Print all the records exactly, please.

### Data supplied
══════════════════════════════

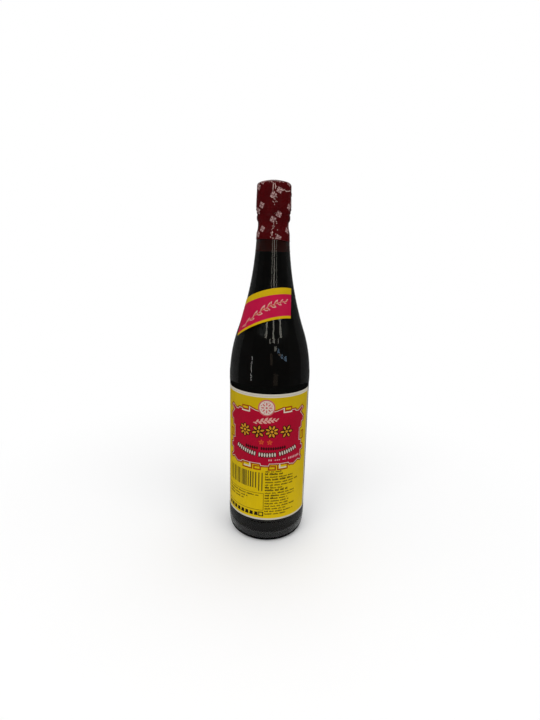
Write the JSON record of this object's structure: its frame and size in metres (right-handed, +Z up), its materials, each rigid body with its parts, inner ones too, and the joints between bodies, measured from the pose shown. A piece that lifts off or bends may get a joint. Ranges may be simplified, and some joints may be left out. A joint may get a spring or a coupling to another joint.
{
  "type": "black rice vinegar bottle",
  "caption": "Tall clear glass bottle full of dark rice vinegar, sealed by a printed red capsule, with a slanted neck label and a body label.",
  "frame": {"origin": "centre of the base, on the surface that the bottle stands on", "axes": "+Z up the bottle's axis, -Y towards the labels' front"},
  "size_m": [0.0708, 0.0708, 0.3079],
  "materials": {
    "glass": "clear, faintly grey-green moulded glass, stippled round the heel",
    "vinegar": null,
    "capsule": "very dark red shrunk film with pale motifs, satin",
    "neck_paper": "crimson coated paper between yellow stripes",
    "body_paper": "yellow coated paper with a pale border and a crimson panel"
  },
  "bodies": {
    "root": {"bottle_glass": "glass", "vinegar": "vinegar", "capsule": "capsule", "neck_label": "neck_paper", "body_label": "body_paper"}
  },
  "joints": []
}
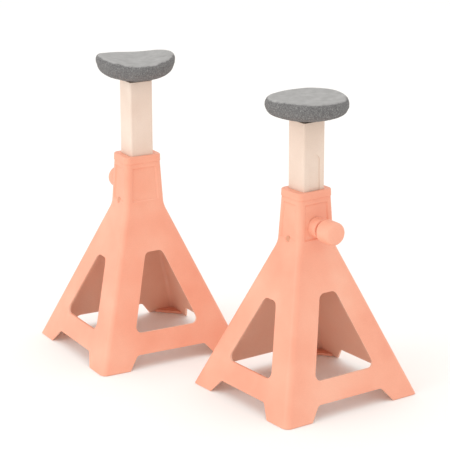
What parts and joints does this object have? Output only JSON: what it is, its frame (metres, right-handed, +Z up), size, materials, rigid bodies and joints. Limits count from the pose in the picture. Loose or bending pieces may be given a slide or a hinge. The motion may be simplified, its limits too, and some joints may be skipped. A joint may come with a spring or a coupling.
{
  "type": "axle jack stands",
  "caption": "Pair of pin-lock axle jack stands with pressed pyramid bases, square sliding posts, sprung pull knobs and swivelling rubber saddles.",
  "frame": {"origin": "on the floor, half-way between the two stands", "axes": "+Z up, +Y from the right stand towards the left stand along the line of the lock pins, +X across, away from the windowed X sides"},
  "size_m": [0.2868, 0.4696, 0.39],
  "materials": {
    "painted_shell": "satin powder coat",
    "painted_knob": "satin powder coat",
    "cream_post": "satin powder coat",
    "raw_steel": "machined",
    "spring_steel": "drawn wire",
    "grey_rubber": "rough moulded"
  },
  "bodies": {
    "right_base": {"right_pin_wall": "painted_shell", "right_back_wall": "painted_shell", "right_window_side_wall": "painted_shell", "right_plain_side_wall": "painted_shell", "right_neck": "painted_shell", "right_foot_plates": "painted_shell", "right_neck_collar": "painted_shell", "right_lower_guide": "raw_steel", "right_guide_rivets": "painted_shell", "right_lock_boss": "painted_knob", "right_spring_retainer": "raw_steel", "right_lock_spring": "spring_steel"},
    "right_post_group": {"right_post": "cream_post", "right_post_stop": "raw_steel", "right_post_head": "cream_post"},
    "right_saddle": {"right_saddle_core": "raw_steel", "right_saddle_pad": "grey_rubber", "right_saddle_clip": "spring_steel"},
    "right_lock": {"right_lock_pin": "raw_steel", "right_lock_knob": "painted_knob"},
    "left_base": {"left_pin_wall": "painted_shell", "left_back_wall": "painted_shell", "left_window_side_wall": "painted_shell", "left_plain_side_wall": "painted_shell", "left_neck": "painted_shell", "left_foot_plates": "painted_shell", "left_neck_collar": "painted_shell", "left_lower_guide": "raw_steel", "left_guide_rivets": "painted_shell", "left_lock_boss": "painted_knob", "left_spring_retainer": "raw_steel", "left_lock_spring": "spring_steel"},
    "left_post_group": {"left_post": "cream_post", "left_post_stop": "raw_steel", "left_post_head": "cream_post"},
    "left_saddle": {"left_saddle_core": "raw_steel", "left_saddle_pad": "grey_rubber", "left_saddle_clip": "spring_steel"},
    "left_lock": {"left_lock_pin": "raw_steel", "left_lock_knob": "painted_knob"}
  },
  "joints": [
    {"name": "right_post_slide", "type": "slide", "parent": "right_base", "child": "right_post_group", "axis": [0, 0, 1], "range_m": [-0.024, 0.048]},
    {"name": "right_saddle_swivel", "type": "hinge", "parent": "right_post_group", "child": "right_saddle", "pos_m": [0.04138, -0.13681, 0.3435], "axis": [0, 0, 1], "continuous": true},
    {"name": "right_lock_pull", "type": "slide", "parent": "right_base", "child": "right_lock", "axis": [0, -1, 0], "range_m": [0, 0.0044], "stiffness_N_per_m": 2500, "springref_m": -0.002, "deforming": ["right_lock_spring"]},
    {"name": "left_post_slide", "type": "slide", "parent": "left_base", "child": "left_post_group", "axis": [0, 0, 1], "range_m": [-0.036, 0.036]},
    {"name": "left_saddle_swivel", "type": "hinge", "parent": "left_post_group", "child": "left_saddle", "pos_m": [-0.03222, 0.12719, 0.3555], "axis": [0, 0, 1], "continuous": true},
    {"name": "left_lock_pull", "type": "slide", "parent": "left_base", "child": "left_lock", "axis": [0.108, 0.9942, 0], "range_m": [0, 0.0044], "stiffness_N_per_m": 2500, "springref_m": -0.002, "deforming": ["left_lock_spring"]},
    {"name": "left_stand_shift", "type": "slide", "parent": "right_base", "child": "left_base", "axis": [0, 1, 0], "range_m": [0, 0.3]}
  ]
}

══════════════════════════════

### Written reply
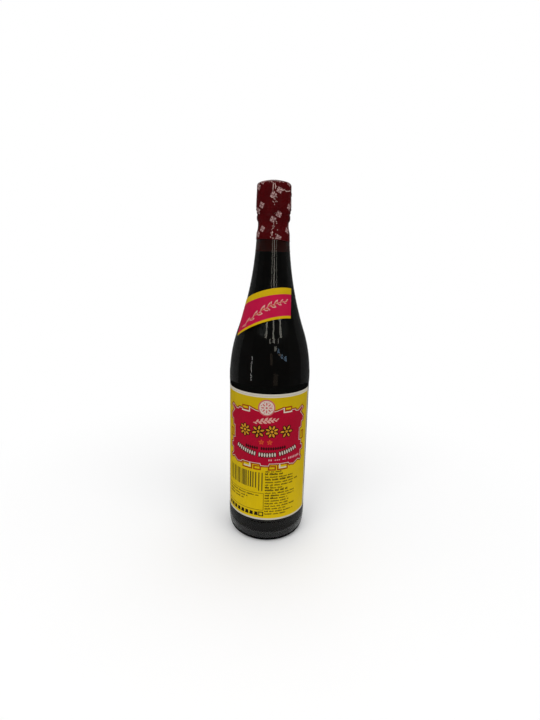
Write the JSON record of this object's structure: its frame and size in metres (right-handed, +Z up), its materials, each rigid body with its parts, inner ones too, and the joints between bodies, measured from the pose shown. A piece that lifts off or bends may get a joint. Ranges may be simplified, and some joints may be left out. A joint may get a spring or a coupling to another joint.
{
  "type": "black rice vinegar bottle",
  "caption": "Tall clear glass bottle full of dark rice vinegar, sealed by a printed red capsule, with a slanted neck label and a body label.",
  "frame": {"origin": "centre of the base, on the surface that the bottle stands on", "axes": "+Z up the bottle's axis, -Y towards the labels' front"},
  "size_m": [0.0708, 0.0708, 0.3079],
  "materials": {
    "glass": "clear, faintly grey-green moulded glass, stippled round the heel",
    "vinegar": null,
    "capsule": "very dark red shrunk film with pale motifs, satin",
    "neck_paper": "crimson coated paper between yellow stripes",
    "body_paper": "yellow coated paper with a pale border and a crimson panel"
  },
  "bodies": {
    "root": {"bottle_glass": "glass", "vinegar": "vinegar", "capsule": "capsule", "neck_label": "neck_paper", "body_label": "body_paper"}
  },
  "joints": []
}
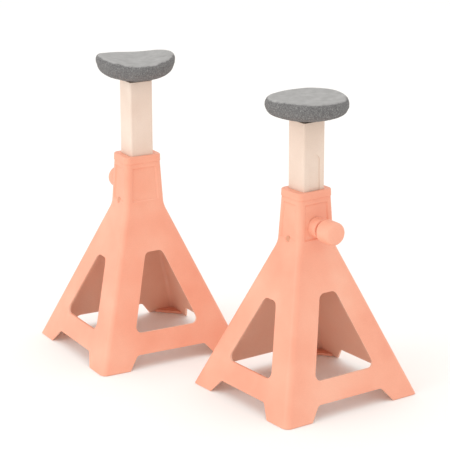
What parts and joints does this object have? Output only JSON: what it is, its frame (metres, right-handed, +Z up), size, materials, rigid bodies and joints. Limits count from the pose in the picture. Loose or bending pieces may be given a slide or a hinge. The motion may be simplified, its limits too, and some joints may be skipped. A joint may come with a spring or a coupling.
{
  "type": "axle jack stands",
  "caption": "Pair of pin-lock axle jack stands with pressed pyramid bases, square sliding posts, sprung pull knobs and swivelling rubber saddles.",
  "frame": {"origin": "on the floor, half-way between the two stands", "axes": "+Z up, +Y from the right stand towards the left stand along the line of the lock pins, +X across, away from the windowed X sides"},
  "size_m": [0.2868, 0.4696, 0.39],
  "materials": {
    "painted_shell": "satin powder coat",
    "painted_knob": "satin powder coat",
    "cream_post": "satin powder coat",
    "raw_steel": "machined",
    "spring_steel": "drawn wire",
    "grey_rubber": "rough moulded"
  },
  "bodies": {
    "right_base": {"right_pin_wall": "painted_shell", "right_back_wall": "painted_shell", "right_window_side_wall": "painted_shell", "right_plain_side_wall": "painted_shell", "right_neck": "painted_shell", "right_foot_plates": "painted_shell", "right_neck_collar": "painted_shell", "right_lower_guide": "raw_steel", "right_guide_rivets": "painted_shell", "right_lock_boss": "painted_knob", "right_spring_retainer": "raw_steel", "right_lock_spring": "spring_steel"},
    "right_post_group": {"right_post": "cream_post", "right_post_stop": "raw_steel", "right_post_head": "cream_post"},
    "right_saddle": {"right_saddle_core": "raw_steel", "right_saddle_pad": "grey_rubber", "right_saddle_clip": "spring_steel"},
    "right_lock": {"right_lock_pin": "raw_steel", "right_lock_knob": "painted_knob"},
    "left_base": {"left_pin_wall": "painted_shell", "left_back_wall": "painted_shell", "left_window_side_wall": "painted_shell", "left_plain_side_wall": "painted_shell", "left_neck": "painted_shell", "left_foot_plates": "painted_shell", "left_neck_collar": "painted_shell", "left_lower_guide": "raw_steel", "left_guide_rivets": "painted_shell", "left_lock_boss": "painted_knob", "left_spring_retainer": "raw_steel", "left_lock_spring": "spring_steel"},
    "left_post_group": {"left_post": "cream_post", "left_post_stop": "raw_steel", "left_post_head": "cream_post"},
    "left_saddle": {"left_saddle_core": "raw_steel", "left_saddle_pad": "grey_rubber", "left_saddle_clip": "spring_steel"},
    "left_lock": {"left_lock_pin": "raw_steel", "left_lock_knob": "painted_knob"}
  },
  "joints": [
    {"name": "right_post_slide", "type": "slide", "parent": "right_base", "child": "right_post_group", "axis": [0, 0, 1], "range_m": [-0.024, 0.048]},
    {"name": "right_saddle_swivel", "type": "hinge", "parent": "right_post_group", "child": "right_saddle", "pos_m": [0.04138, -0.13681, 0.3435], "axis": [0, 0, 1], "continuous": true},
    {"name": "right_lock_pull", "type": "slide", "parent": "right_base", "child": "right_lock", "axis": [0, -1, 0], "range_m": [0, 0.0044], "stiffness_N_per_m": 2500, "springref_m": -0.002, "deforming": ["right_lock_spring"]},
    {"name": "left_post_slide", "type": "slide", "parent": "left_base", "child": "left_post_group", "axis": [0, 0, 1], "range_m": [-0.036, 0.036]},
    {"name": "left_saddle_swivel", "type": "hinge", "parent": "left_post_group", "child": "left_saddle", "pos_m": [-0.03222, 0.12719, 0.3555], "axis": [0, 0, 1], "continuous": true},
    {"name": "left_lock_pull", "type": "slide", "parent": "left_base", "child": "left_lock", "axis": [0.108, 0.9942, 0], "range_m": [0, 0.0044], "stiffness_N_per_m": 2500, "springref_m": -0.002, "deforming": ["left_lock_spring"]},
    {"name": "left_stand_shift", "type": "slide", "parent": "right_base", "child": "left_base", "axis": [0, 1, 0], "range_m": [0, 0.3]}
  ]
}